- PROBLEM DETAILS: Find all the lines with "FreeCAD" and gather them.

[Start DATASET EXCERPT]

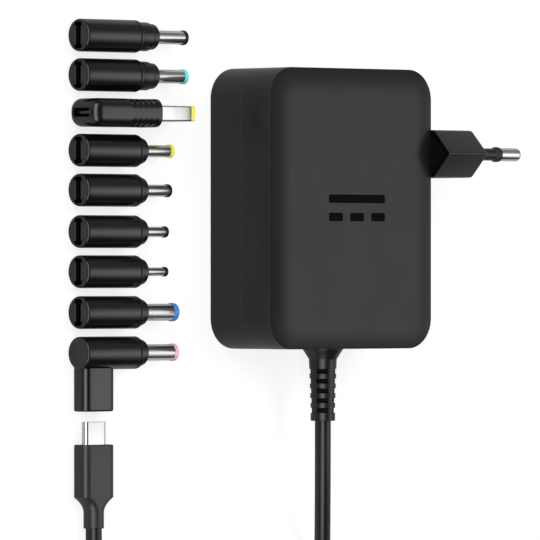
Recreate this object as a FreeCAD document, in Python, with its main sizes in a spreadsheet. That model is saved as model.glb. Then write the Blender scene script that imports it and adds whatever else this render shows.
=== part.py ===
# Wall adapter with a two-pin mains plug, a cord with a small symmetric plug, and nine tips for it.
# Millimetres. The origin is the middle of the case's back face, +X points to the mains pins,
# -Y to the cord's exit and +Z out of the front face. Everything lies on the plane Z = 0.
import FreeCAD
import Part
import Sketcher
import math
import os
from types import SimpleNamespace

V = FreeCAD.Vector
X_AXIS = V(1, 0, 0)
Y_AXIS = V(0, 1, 0)
NEAR = 0.01
EDGE_SHARES = (0.01, 0.5, 0.99)
BEND_SHARE = 0.45
GAP_STEPS = 12
SLOT_TURN = 45

# Driving sizes
SIZES = {
    # Case
    "case_width": 65.0, "case_height": 83.2, "case_depth": 28.0, "corner_radius": 9.0,
    "case_wall": 2.2, "parting_height": 13.6, "back_edge_radius": 0.8,
    "bevel_width": 4.1, "outer_bevel_drop": 1.15, "inner_bevel_drop": 0.45,
    "lip_height": 1.6, "lip_wall": 0.9, "fit": 0.05,
    # Mains plug
    "plug_length": 16.0, "plug_thickness": 14.2, "plug_span": 34.6, "plug_offset": 16.6,
    "plug_base": 0.3, "plug_wall": 1.6, "plug_end_wall": 3.0, "plug_edge_radius": 0.9,
    "pin_pitch": 19.0, "pin_length": 19.0, "pin_radius": 2.0, "pin_core_radius": 1.35,
    "bare_length": 8.0, "sleeve_radius": 1.85, "collar_radius": 2.3, "collar_length": 2.0,
    "pin_seat": 8.6, "carrier_neck_width": 9.0, "carrier_neck_height": 12.0, "carrier_reach": 4.0,
    "strip_thickness": 0.8, "strip_width": 3.0, "strip_level": 3.4, "strip_leg_gap": 1.4,
    # Strain relief and wires
    "cord_radius": 2.4, "cord_axis_height": 14.0, "relief_length": 21.5, "flare_radius": 6.2,
    "flare_length": 3.2, "relief_root_radius": 4.15, "relief_end_radius": 3.6,
    "relief_collar_length": 2.3, "relief_collar_radius": 3.7, "relief_neck_radius": 4.6,
    "relief_flange_radius": 5.4, "relief_flange_length": 2.0, "relief_bore_radius": 1.95,
    "flare_knee_length": 1.6, "flare_knee_radius": 5.1,
    "slot_pitch": 2.9, "slot_height": 1.5, "slot_width": 3.4, "slot_start": 2.8, "slot_rows": 5,
    "wire_radius": 0.8, "wire_offset": 0.9, "wire_reach": 5.0,
    # Board and what stands on it
    "post_height": 3.8, "post_radius": 2.6, "peg_radius": 1.1, "post_inset": 5.5,
    "board_thickness": 1.6, "board_gap": 0.7, "sheet_thickness": 0.4, "part_gap": 1.5,
    "core_width": 24.0, "core_depth": 10.0, "core_height": 15.0, "core_leg": 3.5,
    "core_yoke": 3.0, "core_centre_leg": 6.0, "bobbin_wall": 0.8, "bobbin_flange": 4.6,
    "winding_build": 3.4, "core_place": 5.0,
    "bulk_radius": 6.0, "bulk_length": 15.0, "output_cap_radius": 4.0, "output_cap_length": 13.0,
    "toroid_radius": 6.0, "toroid_thickness": 2.8, "toroid_place": 10.0,
    "film_width": 6.0, "film_length": 15.0, "film_height": 12.0,
    "fuse_radius": 2.4, "fuse_length": 10.0,
    "bridge_gap": 7.0, "bridge_width": 4.0, "bridge_length": 12.0, "bridge_height": 10.0,
    "spreader_thickness": 1.2, "spreader_length": 26.0, "spreader_height": 15.0,
    "pad_thickness": 0.5, "chip_thickness": 4.4, "chip_width": 10.0, "chip_height": 11.0,
    "chip_leg": 0.8, "chip_leg_pitch": 2.5, "chip_leg_height": 2.0,
    "drum_radius": 4.2, "drum_length": 8.0, "drum_gap": 4.5,
    "control_width": 6.0, "control_length": 5.0, "control_height": 1.6,
    # Plug at the cord's far end
    "usb_x": -80.5, "usb_mouth": -62.5, "shell_width": 8.25, "shell_thickness": 2.4,
    "shell_length": 6.65, "shell_seat": 5.0, "shell_wall": 0.25, "housing_width": 12.35,
    "housing_thickness": 6.5, "housing_length": 15.4, "housing_round": 2.6,
    "taper_length": 4.6, "neck_length": 4.5, "neck_radius": 3.2, "neck_end_radius": 3.0,
    "tongue_slot": 0.9, "tongue_slot_width": 6.9, "tongue_slot_depth": 5.2, "insert_recess": 0.4,
    # Socket of a tip
    "socket_width": 8.34, "socket_height": 2.56, "socket_depth": 6.9,
    "tongue_width": 6.6, "tongue_thickness": 0.7, "tongue_recess": 1.2,
    # Straight tips
    "tip_left": -87.8, "tip_radius": 4.8, "tip_length": 21.9, "tip_edge_radius": 1.2,
    "barrel_seat": 4.0, "barrel_flange": 0.4, "barrel_wall": 0.35, "contact_wall": 0.2, "ring_proud": 0.2,
    # Slim tip
    "slim_length": 26.0, "slim_width": 8.3, "slim_height": 12.6, "slim_round": 3.0,
    "slim_nose_radius": 2.6, "slim_edge_radius": 0.5, "slim_shell_width": 4.5, "slim_shell_height": 11.0,
    "slim_shell_length": 11.8, "slim_shell_wall": 0.45, "slim_ring_length": 1.5,
    "slim_pin_radius": 0.5, "slim_pin_recess": 2.0, "ripple_radius": 1.2, "ripple_pitch": 2.1,
    "ripple_count": 5, "ripple_depth": 0.3, "ripple_start": 2.4,
    # Elbow tip
    "leg_width": 12.3, "leg_drop": 12.3, "leg_round": 1.6,
    # Tie round the coil
    "tie_width": 6.0, "tie_thickness": 0.8, "tie_gap": 0.3, "tie_inner_gap": 1.3,
}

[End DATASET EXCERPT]

- COMPLETE RESPONSE:
Recreate this object as a FreeCAD document, in Python, with its main sizes in a spreadsheet. That model is saved as model.glb. Then write the Blender scene script that imports it and adds whatever else this render shows.
import FreeCAD
V = FreeCAD.Vector